Netanyahu blinkered. Israeli fighter jets were reportedly idling on the tarmac on Monday afternoon when the order came down to call off the operation. While Netanyahu publicly maintains that Israel and Washington are on the same page, sources inside the Israeli defense establishment reveal the truth. It was a direct order from the White House, not a mutual understanding.
Why the Regional Ceasefire Keeps Cracking
The temporary truce established on April 8 was never a solid foundation for peace. It’s a band-aid on a gaping wound. The structural issues driving the conflict remain completely unresolved, and the weekend violence proves how fragile this setup really is.
The immediate trigger for the latest exchange of fire was an intense Israeli airstrike on Beirut. Tehran had previously warned that any attack on the Lebanese capital would be treated as a direct violation of the ceasefire. When Israel hit Beirut anyway, Iran and its regional allies responded by launching a fresh wave of ballistic missiles at Israeli territory.
This highlights the fundamental disagreement blocking a real peace treaty: Lebanon.
- The Iranian Position: Tehran demands that any comprehensive peace agreement must include Lebanon and ensure safety for Hezbollah.
- The US-Israeli Position: Trump and Netanyahu want a bifurcated deal. They want a separate peace with Iran that secures the Persian Gulf and curbs Tehran's nuclear ambitions, while giving Israel a free hand to continue its military campaign against Hezbollah in Lebanon.
Trump explicitly confirmed this stance, telling NBC News that he isn't demanding Lebanon be part of the peace talks. This creates an impossible diplomatic knot. Hezbollah isn't a separate entity operating in a vacuum; it’s a core component of Iran’s Axis of Resistance. Expecting Iran to abandon its primary regional proxy while the US maintains a naval blockade on Iranian ports is entirely unrealistic.
The High Cost of Stalled Diplomacy
While the White House promises that oil prices will come tumbling down once a deal is signed, the economic reality on the ground is grim. The dual blockade in the Persian Gulf—where Iran restricts transit through the Strait of Hormuz and the US blockades Iranian shipping—has caused the largest supply disruption in the history of the global oil market.

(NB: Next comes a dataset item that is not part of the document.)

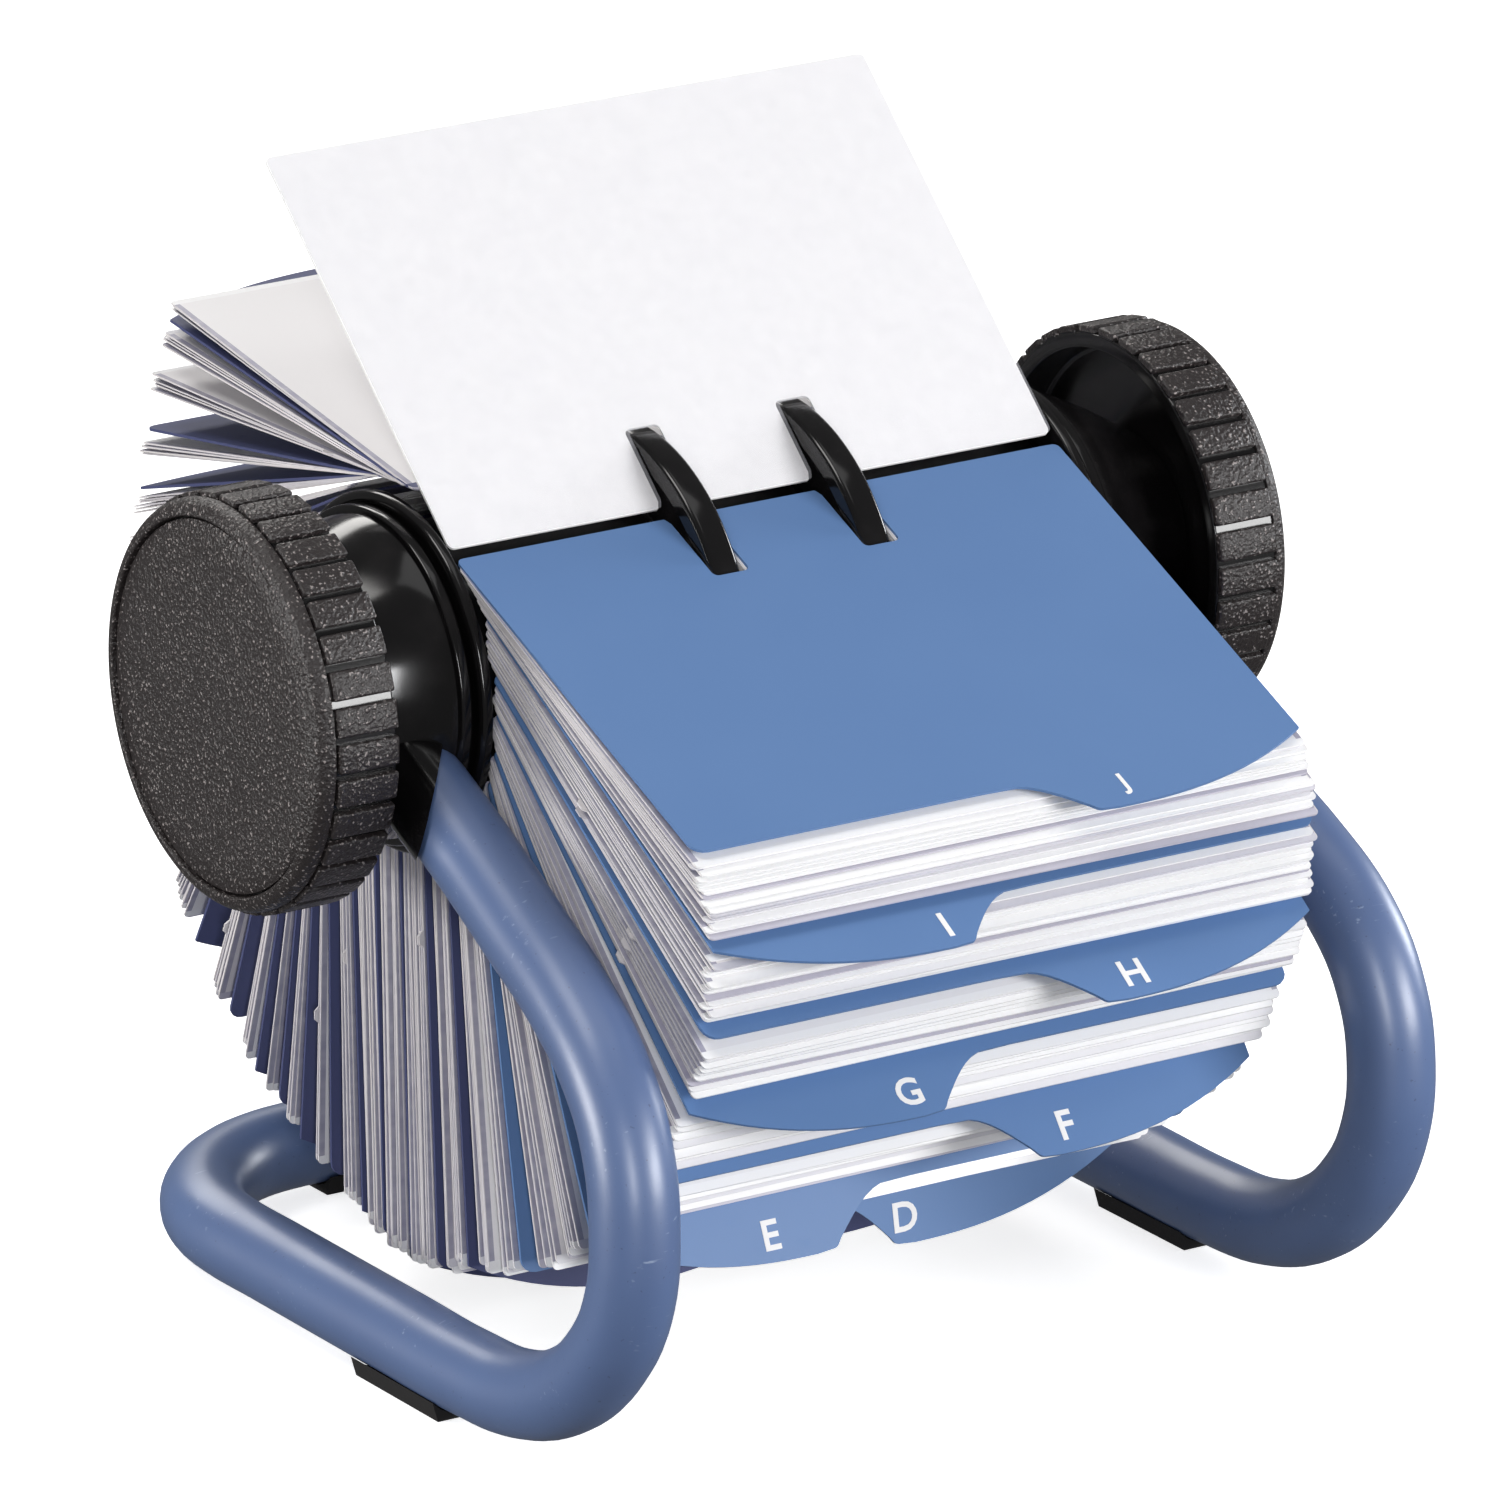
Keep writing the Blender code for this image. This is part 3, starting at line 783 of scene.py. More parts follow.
@dataclass
class TubeFrame:
    """The bent tube that stands on the table and holds both hubs."""

    finishes: Finishes
    radius: float = 6.35
    sides: int = 40
    spacing: float = 2.0
    base_x: float = 63.8
    base_z: float = -90.8
    rear_y: float = 54.0
    rear_radius: float = 28.0
    arm: tuple[tuple[float, float, float], ...] = (
        (60.0, -13.0, -6.2), (60.0, -33.6, -16.0), (60.8, -48.5, -22.9), (61.8, -62.5, -29.4),
        (62.8, -73.2, -36.8), (63.4, -79.2, -45.4), (63.8, -81.6, -56.2), (63.8, -80.3, -67.2),
        (63.8, -74.2, -77.4), (63.8, -64.6, -85.2), (63.8, -52.6, -89.6), (63.8, -39.0, -90.8),
        (63.8, -20.0, -90.8), (63.8, 0.0, -90.8), (63.8, 14.0, -90.8),
    )

    def right_half(self) -> list[Vector]:
        """The tube's middle line from the right hub to the middle of the rear bar.

        Returns:
            The line's points, in order.
        """
        points = [Vector(point) for point in self.arm]
        centre = Vector((self.base_x - self.rear_radius, self.rear_y - self.rear_radius, self.base_z))
        for step in range(7):
            angle = math.radians(15 * step)
            points.append(centre + self.rear_radius * Vector((math.cos(angle), math.sin(angle), 0)))
        points.append(Vector((centre.x / 2, self.rear_y, self.base_z)))
        return points

    def tree(self) -> GeometryRecipe:
        """The tree that sweeps the tube's section along its line.

        Returns:
            The finished tree.
        """
        recipe = GeometryRecipe(
            "tube_sweep",
            {"Radius": "NodeSocketFloat", "Sides": "NodeSocketInt", "Spacing": "NodeSocketFloat",
             "Finish": "NodeSocketMaterial"},
        )
        line = recipe.node(
            "GeometryNodeResampleCurve", {"mode": "LENGTH"},
            {"Curve": recipe.given("Geometry"), "Length": recipe.given("Spacing")},
        )
        section = recipe.node(
            "GeometryNodeCurvePrimitiveCircle", {},
            {"Resolution": recipe.given("Sides"), "Radius": recipe.given("Radius")},
        )
        skin = recipe.node(
            "GeometryNodeCurveToMesh", {}, {"Curve": line, "Profile Curve": section, "Fill Caps": True}
        )
        recipe.close(skin)
        return recipe

    def build(self) -> None:
        """Adds the tube."""
        half = self.right_half()
        line = [*half, *(Vector((-p.x, p.y, p.z)) for p in reversed(half))]
        curve = bpy.data.curves.new("tube_line", "CURVE")
        curve.dimensions = "3D"
        curve.resolution_u = 8
        spline = curve.splines.new("BEZIER")
        spline.bezier_points.add(len(line) - 1)
        for knot, point in zip(spline.bezier_points, line):
            knot.co = point
            knot.handle_left_type = "AUTO"
            knot.handle_right_type = "AUTO"
        carrier = bpy.data.objects.new("tube_line", curve)
        bpy.context.scene.collection.objects.link(carrier)
        mesh = self.tree().run(
            carrier, "tube_frame",
            {"Radius": self.radius, "Sides": self.sides, "Spacing": self.spacing,
             "Finish": self.finishes.tube_paint},
        )
        mesh.shade_smooth()
        mesh.set_sharp_from_angle(angle=math.radians(50))
        add_piece(mesh, "tube", self.finishes.tube_paint, Body.FRAME, ("tube_frame",))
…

The Pentagon has already burned through nearly $29 billion since the conflict began in late February, with a pending request for another $200 billion to sustain regional operations. Domestically, the war is turning into a political liability. The initial shock-and-awe phase of the campaign didn't result in a quick collapse of the Iranian state. Instead, a new leadership guard took over in Tehran, the fighting dragged on, and global supply chains cracked.
Trump's sudden urgency to mediate isn't born out of a newfound love for global harmony. It’s a pragmatic calculation to stop a financial hemorrhaging that could destroy his domestic agenda. He needs the shooting to stop because the economic fallout is hitting American voters directly at the grocery store and the gas pump.
What Happens Next
If you want to track whether this conflict is actually heading toward a resolution or just reloading for the next round, ignore the public boasts and watch three specific pressure points.
First, look at the status of the Strait of Hormuz. No peace agreement is worth the paper it’s written on if global shipping can't safely navigate this chokepoint. Watch for whether Pakistan-mediated talks can successfully negotiate a simultaneous lifting of the US naval blockade and the reopening of the strait.
Second, monitor Israeli operations in southern Lebanon. If Israel continues to push for permanent territorial control or launches further strikes on Beirut, Iran will be forced to respond to save face with its regional proxies, regardless of what Trump demands on Truth Social.
Finally, watch the internal political dynamics in Jerusalem. Netanyahu is under intense pressure from right-wing elements in his coalition to finish the job against Iran’s nuclear program. If he feels that Trump’s domestic political vulnerabilities prevent the US from actually enforcing its threats to leave Israel isolated, Netanyahu may decide to call Washington's bluff.